TASK PROMPT | Restate the opening lines of the material below word for word, stopping after the line that contains "const roomAboveScar = 60;".

COLLECTED MATERIAL |
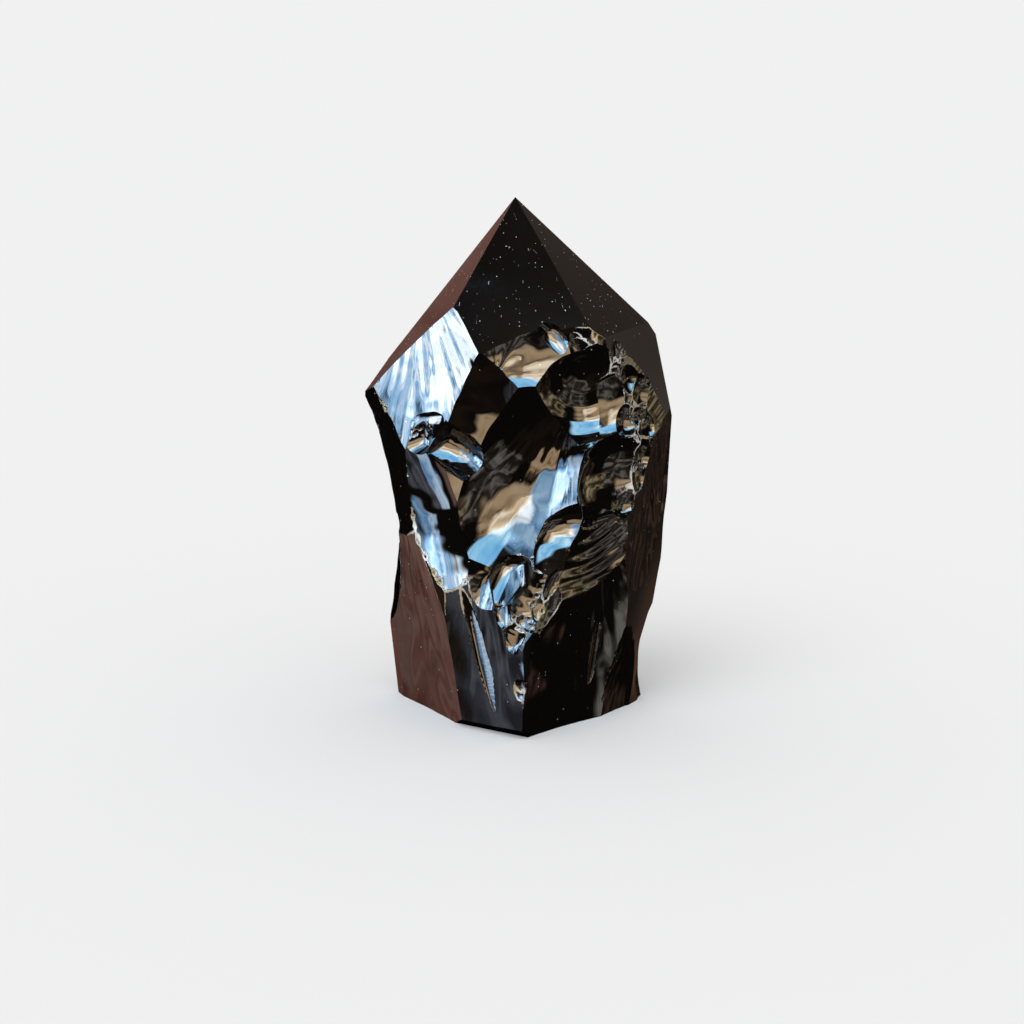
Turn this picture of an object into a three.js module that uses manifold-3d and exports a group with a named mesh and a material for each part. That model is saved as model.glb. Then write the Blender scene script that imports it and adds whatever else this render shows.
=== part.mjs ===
// A part-polished obsidian point: one lump of black volcanic glass, raw and flaked on the body,
// cut and polished to flat faces at the tip, and cut flat at the foot so that it stands.
// Millimetres, +Z up, the broad flaked side faces -Y. The foot rests on Z = 0.

import * as THREE from 'three';
import { mergeVertices } from 'three/addons/utils/BufferGeometryUtils.js';
import Module from 'manifold-3d';

const wasm = await Module();
wasm.setup();

// Driving dimensions of the whole stone
const tipHeight = 100;
const tip = [0.6, 0, tipHeight];
const shoulderHeight = 61;
const footRidge = [1.5, -21.5, 0];
// The middle of the finished stone's box, which is moved onto the origin
const middle = { x: 1.3, y: -0.1 };

// How finely a flake scar is faceted
const scarRings = 4;
const scarSides = 20;
// A scar's dish goes on past its rim, so that it leaves the stone cleanly
const outerRings = [1.3, 1.8];
const roomAboveScar = 60;

// Every flat face: a point on it, the way that it faces (0 is -Y, 90 is +X) and its upward tilt
const polishedFaces = [
  { at: tip, facing: 0, tilt: 35 },
  { at: tip, facing: -75, tilt: 36.7 },
  { at: tip, facing: 58, tilt: 41.2 },
  { at: tip, facing: 125, tilt: 42.6 },
  { at: tip, facing: -130, tilt: 33.6 },
  { at: tip, facing: 180, tilt: 36 },
];
const rawFaces = [
  { at: [0, -24.5, 40], facing: 0, tilt: -2 },
  { at: footRidge, facing: -30, tilt: -3 },
  { at: [-8, -15.4, 0], facing: -50, tilt: -6 },
  { at: [-17, -5, 0], facing: -66, tilt: -7 },
  { at: [-28.9, 0, shoulderHeight], facing: -95, tilt: -4.6 },
  { at: footRidge, facing: 38, tilt: -4 },
  { at: [17, -10, 0], facing: 59, tilt: -6 },
  { at: [16, -17, 74], facing: 60, tilt: 14 },
  { at: [28.9, 2, 68], facing: 88, tilt: 12 },
  { at: [30.9, 2, 55], facing: 90, tilt: -2 },
  { at: [22, 14, 30], facing: 130, tilt: 0 },
  { at: [0, 22, 30], facing: 178, tilt: 0 },
  { at: [-20, 16, 30], facing: -135, tilt: 0 },
];
const footFaces = [
  { at: [0, 0, 0], facing: 0, tilt: -90 },
  { at: [-8, -15.2, 2.2], facing: -32, tilt: -48 },
];

// Every flake scar: the floor of its dish, the way it faces, its turn about that way, and the half
// width, half length and rise of its rim
const frontScars = [
  { name: 'shoulder', at: [-15.5, -9.5, 68.5], facing: -43, tilt: 6, turn: 0, rim: [13, 13, 0.9] },
  { name: 'brow', at: [6.5, -16, 72.5], facing: 7, tilt: 4, turn: -4, rim: [8.5, 5.5, 0.9] },
  { name: 'hollow wall', at: [-5.5, -15.5, 63], facing: -8, tilt: -12, turn: 8, rim: [7.5, 11, 1.5] },
  { name: 'hollow', at: [0.5, -10.5, 47.5], facing: 3, tilt: 3, turn: 30, rim: [12.5, 18, 6.8] },
  { name: 'lobe', at: [14, -10.3, 61.5], facing: 8, tilt: 9, turn: -20, rim: [6, 6, 1.9] },
  { name: 'fan', at: [17.5, -11.2, 57.8], facing: 13, tilt: 30, turn: -20, rim: [5, 4.5, 1.1] },
  { name: 'right rim', at: [22, -8, 64.5], facing: 52, tilt: 4, turn: -35, rim: [6, 9, 0.7] },
  { name: 'under shoulder', at: [-16.2, -10.4, 61.5], facing: -37, tilt: -14, turn: -10, rim: [7.5, 4.5, 1.8] },
  { name: 'left leaf', at: [-14, -12.1, 48.5], facing: -43, tilt: -11, turn: -24, rim: [8.2, 14.5, 1.9] },
  { name: 'left flank', at: [-17.5, -3.5, 14.5], facing: -57, tilt: -8, turn: -5, rim: [13.5, 23.5, 0.5] },
  { name: 'left front', at: [-5, -17.5, 16], facing: -33, tilt: -5, turn: 0, rim: [9, 18, 0.3] },
  { name: 'right cup', at: [17, -9, 49.5], facing: 34, tilt: -4, turn: 0, rim: [8.5, 8, 3] },
  { name: 'pocket', at: [7.5, -13.2, 40.5], facing: 20, tilt: -15, turn: -30, rim: [5.5, 3.5, 2] },
  { name: 'rippled scar', at: [13, -12.5, 34], facing: 39, tilt: -1, turn: 22, rim: [8.5, 10.5, 1.6] },
  { name: 'upper step', at: [1.2, -19.2, 30], facing: -30, tilt: 14, turn: 10, rim: [5.5, 7, 1.2] },
  { name: 'middle step', at: [5, -18.6, 29], facing: -5, tilt: 10, turn: 20, rim: [3, 6, 0.8] },
  { name: 'lower step', at: [5.5, -19, 28], facing: 37, tilt: -1, turn: 25, rim: [5.5, 6.5, 1] },
  { name: 'eye', at: [-5.2, -13.2, 51], facing: -36, tilt: 12, turn: 32, rim: [4.6, 2.2, 0.9] },
  { name: 'right front', at: [12, -12, 13.5], facing: 41, tilt: -6, turn: 10, rim: [11.5, 20, 0.9] },
  { name: 'right slab', at: [19.5, -4.5, 5], facing: 54, tilt: -7, turn: 20, rim: [7.5, 13, 0.7] },
];
const sideScars = [
  { name: 'left strip', at: [-22, -4, 46], facing: -58, tilt: -5, turn: -8, rim: [8.5, 17.5, 0.6] },
  { name: 'right side', at: [25, -3, 38], facing: 57, tilt: -5, turn: -3, rim: [8, 13.5, 0.5] },
  { name: 'right flute', at: [27.5, -1, 40], facing: 76, tilt: -3, turn: 4, rim: [6, 26, 2.2] },
  { name: 'right foot notch', at: [24.5, 2, 6], facing: 92, tilt: 0, turn: 0, rim: [8, 14, 3.4] },
  { name: 'right shoulder', at: [26.5, 10, 66], facing: 112, tilt: 20, turn: -20, rim: [10, 14, 3] },
  { name: 'left waist', at: [-21.5, 4, 33], facing: -86, tilt: 0, turn: 0, rim: [15, 24, 4.8] },
];
const backScars = [
  { name: 'back right', at: [21.3, 11.3, 42], facing: 126, tilt: 2, turn: 8, rim: [12, 24, 3.2] },
  { name: 'back right foot', at: [20.8, 10.8, 16], facing: 128, tilt: -3, turn: -10, rim: [13, 18, 2.6] },
  { name: 'back upper', at: [9, 15.5, 67], facing: 152, tilt: 22, turn: -30, rim: [14, 17, 3] },
  { name: 'back hollow', at: [-4, 16, 46], facing: 176, tilt: 8, turn: 25, rim: [15, 19, 4] },
  { name: 'back step', at: [0, 18, 29], facing: 184, tilt: 10, turn: 70, rim: [9, 16, 2.6] },
  { name: 'back foot', at: [3, 18, 12], facing: 172, tilt: -6, turn: -15, rim: [15, 17, 2.2] },
  { name: 'back left', at: [-18.5, 10.5, 58], facing: -128, tilt: 16, turn: 20, rim: [12, 18, 3.4] },
  { name: 'back left middle', at: [-17.5, 13, 36], facing: -138, tilt: 0, turn: -8, rim: [12, 17, 2.8] },
  { name: 'back left foot', at: [-18, 13, 14], facing: -140, tilt: -4, turn: 12, rim: [12, 17, 2.4] },
];

// A closed geometry becomes a solid once its shared corners are merged
function toSolid(geometry) {
  geometry.deleteAttribute('normal');
  geometry.deleteAttribute('uv');
  const merged = mergeVertices(geometry);
  const index = merged.index.array;
  const triangles = [];
  for (let i = 0; i < index.length; i += 3) {
    const [a, b, c] = index.slice(i, i + 3);
    if (a !== b && b !== c && c !== a) triangles.push(a, b, c);
  }
  return new wasm.Manifold(new wasm.Mesh({
    numProp: 3,
    vertProperties: new Float32Array(merged.attributes.position.array),
    triVerts: new Uint32Array(triangles),
  }));
}

// Places a cutter whose own -Y points out of the stone
function placement({ at, facing, tilt, turn = 0 }) {
  const radians = THREE.MathUtils.degToRad;
  const turned = new THREE.Euler(-radians(tilt), radians(turn), radians(facing), 'ZXY');
  return new THREE.Matrix4().makeRotationFromEuler(turned).setPosition(...at);
}

// The block that a saw takes off outside one flat face
function offcut(face) {
  const size = 3 * tipHeight;
  const block = new THREE.BoxGeometry(size, size, size);
  block.translate(0, -size / 2, 0);
  return toSolid(block.applyMatrix4(placement(face)));
}

// The shallow dish that one flake leaves: a bowl that rises with the square of the way out
function flakeDish(scar) {
  const [halfWidth, halfLength, rise] = scar.rim;
  const steps = Array.from({ length: scarRings + 1 }, (_, i) => i / scarRings).concat(outerRings);
  const profile = steps.map((r) => new THREE.Vector2(r, rise * r * r));
  const last = profile[profile.length - 1];
  profile.push(new THREE.Vector2(last.x, last.y + roomAboveScar));
  profile.push(new THREE.Vector2(0, last.y + roomAboveScar));
  const dish = new THREE.LatheGeometry(profile, scarSides);
  dish.scale(halfWidth, 1, halfLength);
  dish.rotateX(Math.PI);
  return toSolid(dish.applyMatrix4(placement(scar)));
}

// The sawn blank: a block that every flat face has been cut on
function blank() {
  const size = 2 * tipHeight;
  const rough = new THREE.BoxGeometry(size, size, size);
  const faces = [...polishedFaces, ...rawFaces, ...footFaces];
  return faces.reduce((stone, face) => stone.subtract(offcut(face)), toSolid(rough));
}

// The blank with every flake struck off it
function flakedStone() {
  const scars = [...frontScars, ...sideScars, ...backScars];
  return scars.reduce((stone, scar) => stone.subtract(flakeDish(scar)), blank());
}

function toGeometry(solid) {
  const mesh = solid.getMesh();
  const geometry = new THREE.BufferGeometry();
  geometry.setAttribute('position', new THREE.BufferAttribute(mesh.vertProperties, 3));
  geometry.setIndex(new THREE.BufferAttribute(mesh.triVerts, 1));
  geometry.translate(-middle.x, -middle.y, 0);
  const flat = geometry.toNonIndexed();
  flat.computeVertexNormals();
  return flat;
}

function obsidianMaterial() {
  return new THREE.MeshStandardMaterial({ color: 0x141213, roughness: 0.08, metalness: 0 });
}

const stone = new THREE.Mesh(toGeometry(flakedStone()), obsidianMaterial());
stone.name = 'obsidian_point';

const group = new THREE.Group();
group.add(stone);

export default group;
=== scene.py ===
import math
import random
import bpy
import bmesh
from mathutils import Matrix, Vector, noise
from mathutils.kdtree import KDTree


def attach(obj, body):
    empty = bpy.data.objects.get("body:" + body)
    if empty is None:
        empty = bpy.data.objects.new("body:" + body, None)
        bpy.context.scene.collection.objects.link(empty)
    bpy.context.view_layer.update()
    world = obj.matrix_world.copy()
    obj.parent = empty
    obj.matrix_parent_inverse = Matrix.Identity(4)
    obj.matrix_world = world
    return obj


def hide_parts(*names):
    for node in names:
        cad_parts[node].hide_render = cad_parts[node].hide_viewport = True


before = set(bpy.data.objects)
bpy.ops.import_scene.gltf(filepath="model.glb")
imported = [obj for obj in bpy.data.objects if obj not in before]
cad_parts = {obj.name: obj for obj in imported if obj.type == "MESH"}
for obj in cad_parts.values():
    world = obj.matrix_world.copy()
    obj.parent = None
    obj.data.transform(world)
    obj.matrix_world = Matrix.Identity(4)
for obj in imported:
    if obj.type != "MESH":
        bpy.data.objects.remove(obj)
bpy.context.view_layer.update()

mm = 0.001

# The stone: flat faces and flake scars, in millimetres with the tip over x = 0.6.
# facing: 0 looks to the front (-Y), 90 to the right (+X). tilt: upward. turn: about the way it faces.
stoneSizes = {
    "tip": (0.6, 0.0, 100.0),
    "middle": (1.3, -0.1, 0.0),       # moved onto the origin, as the solid is
    "footRidge": (1.5, -21.5, 0.0),
    "blockSize": 200.0,
    "frontSpacing": 0.36,             # mesh spacing on the scars that the front shows
    "backSpacing": 0.7,
    "dishReach": 1.8,                 # how far a dish goes past its rim, in rims
    "roomAboveScar": 60.0,            # from the floor of a dish to its cutter's top
    "lidGap": 1.0,                    # a dish ends this far under its cutter's top
    "frontSwell": 0.22,               # height of the slow waves in a scar
    "backSwell": 0.35,
}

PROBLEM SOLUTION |
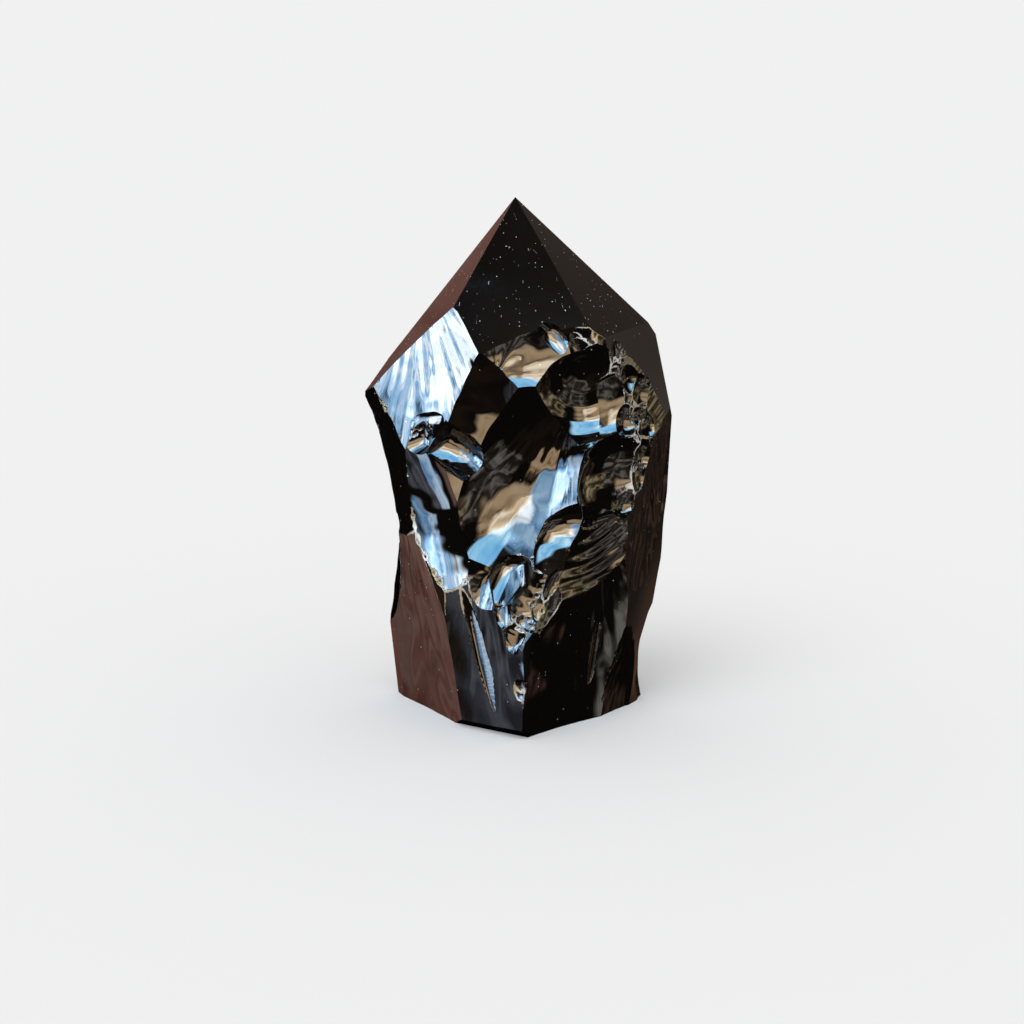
Turn this picture of an object into a three.js module that uses manifold-3d and exports a group with a named mesh and a material for each part. That model is saved as model.glb. Then write the Blender scene script that imports it and adds whatever else this render shows.
=== part.mjs ===
// A part-polished obsidian point: one lump of black volcanic glass, raw and flaked on the body,
// cut and polished to flat faces at the tip, and cut flat at the foot so that it stands.
// Millimetres, +Z up, the broad flaked side faces -Y. The foot rests on Z = 0.

import * as THREE from 'three';
import { mergeVertices } from 'three/addons/utils/BufferGeometryUtils.js';
import Module from 'manifold-3d';

const wasm = await Module();
wasm.setup();

// Driving dimensions of the whole stone
const tipHeight = 100;
const tip = [0.6, 0, tipHeight];
const shoulderHeight = 61;
const footRidge = [1.5, -21.5, 0];
// The middle of the finished stone's box, which is moved onto the origin
const middle = { x: 1.3, y: -0.1 };

// How finely a flake scar is faceted
const scarRings = 4;
const scarSides = 20;
// A scar's dish goes on past its rim, so that it leaves the stone cleanly
const outerRings = [1.3, 1.8];
const roomAboveScar = 60;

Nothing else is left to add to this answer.